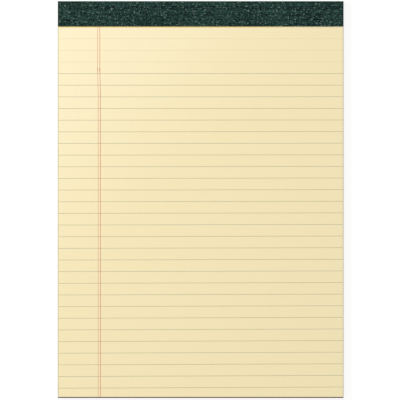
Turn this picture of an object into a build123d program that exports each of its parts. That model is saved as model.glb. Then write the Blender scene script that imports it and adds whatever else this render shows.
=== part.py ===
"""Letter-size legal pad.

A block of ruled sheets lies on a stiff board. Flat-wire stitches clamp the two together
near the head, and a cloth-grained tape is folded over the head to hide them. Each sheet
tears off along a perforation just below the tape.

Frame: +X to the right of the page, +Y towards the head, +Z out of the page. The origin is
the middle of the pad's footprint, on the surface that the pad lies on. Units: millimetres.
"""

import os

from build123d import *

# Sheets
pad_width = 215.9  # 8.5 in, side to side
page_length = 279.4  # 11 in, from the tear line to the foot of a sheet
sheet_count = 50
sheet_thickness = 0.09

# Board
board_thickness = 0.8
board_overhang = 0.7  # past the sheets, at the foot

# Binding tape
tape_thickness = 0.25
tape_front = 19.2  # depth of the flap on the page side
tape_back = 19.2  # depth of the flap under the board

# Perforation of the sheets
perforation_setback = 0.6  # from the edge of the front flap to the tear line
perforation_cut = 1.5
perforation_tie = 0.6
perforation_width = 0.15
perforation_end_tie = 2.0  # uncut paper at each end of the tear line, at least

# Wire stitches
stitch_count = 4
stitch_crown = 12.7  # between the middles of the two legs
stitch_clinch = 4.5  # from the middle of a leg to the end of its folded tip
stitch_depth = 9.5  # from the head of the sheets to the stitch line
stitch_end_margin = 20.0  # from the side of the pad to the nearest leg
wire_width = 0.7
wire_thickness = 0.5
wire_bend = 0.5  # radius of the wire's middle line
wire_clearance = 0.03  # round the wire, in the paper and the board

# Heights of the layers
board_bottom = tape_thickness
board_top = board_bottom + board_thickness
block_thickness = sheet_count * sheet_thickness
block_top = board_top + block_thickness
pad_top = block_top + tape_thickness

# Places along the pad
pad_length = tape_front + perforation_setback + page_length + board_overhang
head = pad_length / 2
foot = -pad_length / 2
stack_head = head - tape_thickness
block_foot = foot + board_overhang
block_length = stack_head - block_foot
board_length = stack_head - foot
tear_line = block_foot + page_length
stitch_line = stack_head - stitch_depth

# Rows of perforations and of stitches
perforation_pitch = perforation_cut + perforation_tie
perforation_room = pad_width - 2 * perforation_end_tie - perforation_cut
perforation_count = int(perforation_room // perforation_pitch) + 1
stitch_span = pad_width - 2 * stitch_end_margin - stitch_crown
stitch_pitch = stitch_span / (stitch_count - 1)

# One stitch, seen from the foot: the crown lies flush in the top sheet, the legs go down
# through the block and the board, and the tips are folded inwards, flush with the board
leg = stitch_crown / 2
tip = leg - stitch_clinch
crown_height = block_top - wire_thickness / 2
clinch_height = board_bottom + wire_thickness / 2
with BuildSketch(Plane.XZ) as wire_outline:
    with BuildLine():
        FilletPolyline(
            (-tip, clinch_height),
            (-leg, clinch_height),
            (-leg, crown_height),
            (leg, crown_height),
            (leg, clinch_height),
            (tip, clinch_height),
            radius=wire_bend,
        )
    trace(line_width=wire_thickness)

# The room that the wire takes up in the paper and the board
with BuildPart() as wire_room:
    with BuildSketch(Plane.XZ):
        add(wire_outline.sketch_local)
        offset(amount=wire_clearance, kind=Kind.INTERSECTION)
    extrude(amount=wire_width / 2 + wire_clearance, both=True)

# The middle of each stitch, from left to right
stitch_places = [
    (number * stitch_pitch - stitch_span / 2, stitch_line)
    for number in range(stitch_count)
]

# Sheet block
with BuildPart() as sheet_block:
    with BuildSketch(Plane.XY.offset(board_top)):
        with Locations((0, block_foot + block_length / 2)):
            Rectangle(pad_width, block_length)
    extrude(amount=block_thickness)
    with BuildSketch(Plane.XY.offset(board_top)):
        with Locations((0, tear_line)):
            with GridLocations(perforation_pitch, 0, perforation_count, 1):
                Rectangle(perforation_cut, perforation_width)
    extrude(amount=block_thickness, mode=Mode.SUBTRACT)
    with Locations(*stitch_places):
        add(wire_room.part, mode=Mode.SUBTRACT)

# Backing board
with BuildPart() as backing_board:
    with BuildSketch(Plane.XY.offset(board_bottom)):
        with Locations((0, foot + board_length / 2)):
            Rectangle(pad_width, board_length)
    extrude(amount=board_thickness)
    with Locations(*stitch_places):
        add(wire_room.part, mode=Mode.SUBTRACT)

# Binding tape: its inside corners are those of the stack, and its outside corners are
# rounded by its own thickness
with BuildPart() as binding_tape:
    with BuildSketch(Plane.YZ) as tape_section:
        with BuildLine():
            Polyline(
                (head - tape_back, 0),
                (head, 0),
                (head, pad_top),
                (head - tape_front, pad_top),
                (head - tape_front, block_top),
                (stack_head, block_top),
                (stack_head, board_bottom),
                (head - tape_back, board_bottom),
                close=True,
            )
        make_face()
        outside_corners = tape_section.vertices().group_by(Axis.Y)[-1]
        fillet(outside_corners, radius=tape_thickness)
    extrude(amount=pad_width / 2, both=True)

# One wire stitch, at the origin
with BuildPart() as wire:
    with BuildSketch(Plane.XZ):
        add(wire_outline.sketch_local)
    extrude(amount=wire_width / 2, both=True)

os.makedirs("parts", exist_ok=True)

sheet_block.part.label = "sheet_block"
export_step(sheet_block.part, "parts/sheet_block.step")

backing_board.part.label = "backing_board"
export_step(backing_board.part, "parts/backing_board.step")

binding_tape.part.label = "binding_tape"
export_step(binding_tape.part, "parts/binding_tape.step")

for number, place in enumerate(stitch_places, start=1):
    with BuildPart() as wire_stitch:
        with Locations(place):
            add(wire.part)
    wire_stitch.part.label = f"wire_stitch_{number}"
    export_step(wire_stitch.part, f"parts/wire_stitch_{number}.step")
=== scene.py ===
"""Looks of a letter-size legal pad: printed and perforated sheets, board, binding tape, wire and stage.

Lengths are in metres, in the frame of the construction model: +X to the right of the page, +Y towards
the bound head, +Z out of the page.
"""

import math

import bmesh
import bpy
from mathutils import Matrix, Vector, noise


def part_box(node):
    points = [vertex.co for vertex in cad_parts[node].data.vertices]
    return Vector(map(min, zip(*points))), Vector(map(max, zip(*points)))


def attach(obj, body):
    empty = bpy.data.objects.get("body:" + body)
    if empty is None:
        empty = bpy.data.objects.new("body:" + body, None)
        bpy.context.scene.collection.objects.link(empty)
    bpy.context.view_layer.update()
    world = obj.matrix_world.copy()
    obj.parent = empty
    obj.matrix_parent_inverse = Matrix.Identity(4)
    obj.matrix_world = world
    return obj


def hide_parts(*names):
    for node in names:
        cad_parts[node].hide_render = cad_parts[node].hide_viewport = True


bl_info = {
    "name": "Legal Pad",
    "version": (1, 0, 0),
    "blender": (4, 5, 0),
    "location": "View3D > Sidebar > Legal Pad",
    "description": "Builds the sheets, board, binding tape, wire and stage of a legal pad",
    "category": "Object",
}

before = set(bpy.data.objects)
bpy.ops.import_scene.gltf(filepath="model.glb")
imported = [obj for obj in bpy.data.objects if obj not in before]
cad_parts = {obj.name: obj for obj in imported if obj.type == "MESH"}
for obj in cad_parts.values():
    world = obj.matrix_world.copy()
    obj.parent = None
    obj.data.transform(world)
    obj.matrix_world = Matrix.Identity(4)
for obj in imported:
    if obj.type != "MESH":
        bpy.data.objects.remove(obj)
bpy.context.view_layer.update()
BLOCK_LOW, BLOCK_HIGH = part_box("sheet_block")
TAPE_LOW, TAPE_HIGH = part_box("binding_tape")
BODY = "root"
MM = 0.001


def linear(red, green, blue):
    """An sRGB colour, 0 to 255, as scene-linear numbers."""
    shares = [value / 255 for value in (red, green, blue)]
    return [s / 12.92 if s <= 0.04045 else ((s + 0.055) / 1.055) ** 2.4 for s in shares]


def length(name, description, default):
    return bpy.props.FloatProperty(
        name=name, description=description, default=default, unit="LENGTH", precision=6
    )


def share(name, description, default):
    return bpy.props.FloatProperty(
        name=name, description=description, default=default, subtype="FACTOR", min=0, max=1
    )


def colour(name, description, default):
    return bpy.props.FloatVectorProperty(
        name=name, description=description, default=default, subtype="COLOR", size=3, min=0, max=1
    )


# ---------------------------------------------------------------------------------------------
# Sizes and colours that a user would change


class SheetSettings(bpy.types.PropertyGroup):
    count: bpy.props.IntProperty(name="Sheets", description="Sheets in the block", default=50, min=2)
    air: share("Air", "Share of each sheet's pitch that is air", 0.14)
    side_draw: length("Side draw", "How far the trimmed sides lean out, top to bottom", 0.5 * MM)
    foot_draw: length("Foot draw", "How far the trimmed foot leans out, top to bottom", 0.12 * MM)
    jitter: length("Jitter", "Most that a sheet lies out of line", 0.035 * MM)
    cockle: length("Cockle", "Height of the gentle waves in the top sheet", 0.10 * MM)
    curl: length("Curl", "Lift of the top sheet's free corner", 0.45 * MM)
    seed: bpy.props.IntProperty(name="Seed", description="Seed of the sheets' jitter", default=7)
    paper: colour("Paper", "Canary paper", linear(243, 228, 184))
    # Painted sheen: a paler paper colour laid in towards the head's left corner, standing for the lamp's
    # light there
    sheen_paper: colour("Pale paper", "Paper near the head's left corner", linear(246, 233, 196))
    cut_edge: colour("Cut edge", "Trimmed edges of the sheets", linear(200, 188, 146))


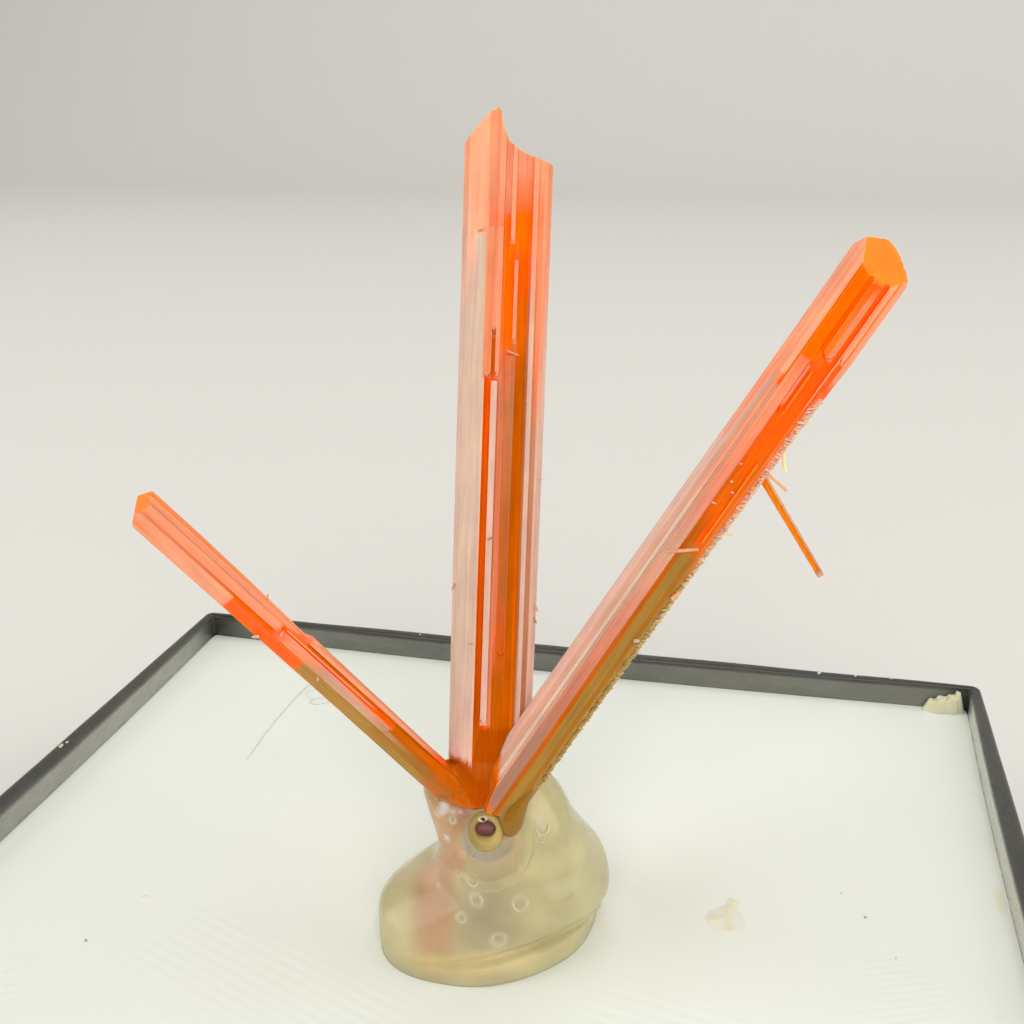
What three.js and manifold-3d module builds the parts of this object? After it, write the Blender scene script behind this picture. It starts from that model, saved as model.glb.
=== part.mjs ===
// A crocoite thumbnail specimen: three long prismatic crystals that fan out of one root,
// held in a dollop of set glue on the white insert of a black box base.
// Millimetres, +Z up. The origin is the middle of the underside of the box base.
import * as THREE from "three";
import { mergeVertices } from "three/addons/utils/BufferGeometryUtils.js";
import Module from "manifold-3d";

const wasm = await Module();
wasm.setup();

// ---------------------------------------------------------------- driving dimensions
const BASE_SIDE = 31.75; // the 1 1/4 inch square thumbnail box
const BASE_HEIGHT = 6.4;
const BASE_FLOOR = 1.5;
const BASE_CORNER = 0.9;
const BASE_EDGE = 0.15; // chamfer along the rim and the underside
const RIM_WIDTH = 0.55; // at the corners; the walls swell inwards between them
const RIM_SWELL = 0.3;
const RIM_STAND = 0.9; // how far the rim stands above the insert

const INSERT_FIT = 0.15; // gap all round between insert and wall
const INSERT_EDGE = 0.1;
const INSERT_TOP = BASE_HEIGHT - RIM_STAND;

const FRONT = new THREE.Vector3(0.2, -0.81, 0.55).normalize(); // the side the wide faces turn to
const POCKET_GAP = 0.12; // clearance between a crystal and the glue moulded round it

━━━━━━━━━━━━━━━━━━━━

Using the entries above, give again exactly the lines from the line holding "for number, place" through the line holding "points = [vertex.co". Include both end lines and nothing else.

• **Output of the task**
for number, place in enumerate(stitch_places, start=1):
    with BuildPart() as wire_stitch:
        with Locations(place):
            add(wire.part)
    wire_stitch.part.label = f"wire_stitch_{number}"
    export_step(wire_stitch.part, f"parts/wire_stitch_{number}.step")
=== scene.py ===
"""Looks of a letter-size legal pad: printed and perforated sheets, board, binding tape, wire and stage.

Lengths are in metres, in the frame of the construction model: +X to the right of the page, +Y towards
the bound head, +Z out of the page.
"""

import math

import bmesh
import bpy
from mathutils import Matrix, Vector, noise


def part_box(node):
    points = [vertex.co for vertex in cad_parts[node].data.vertices]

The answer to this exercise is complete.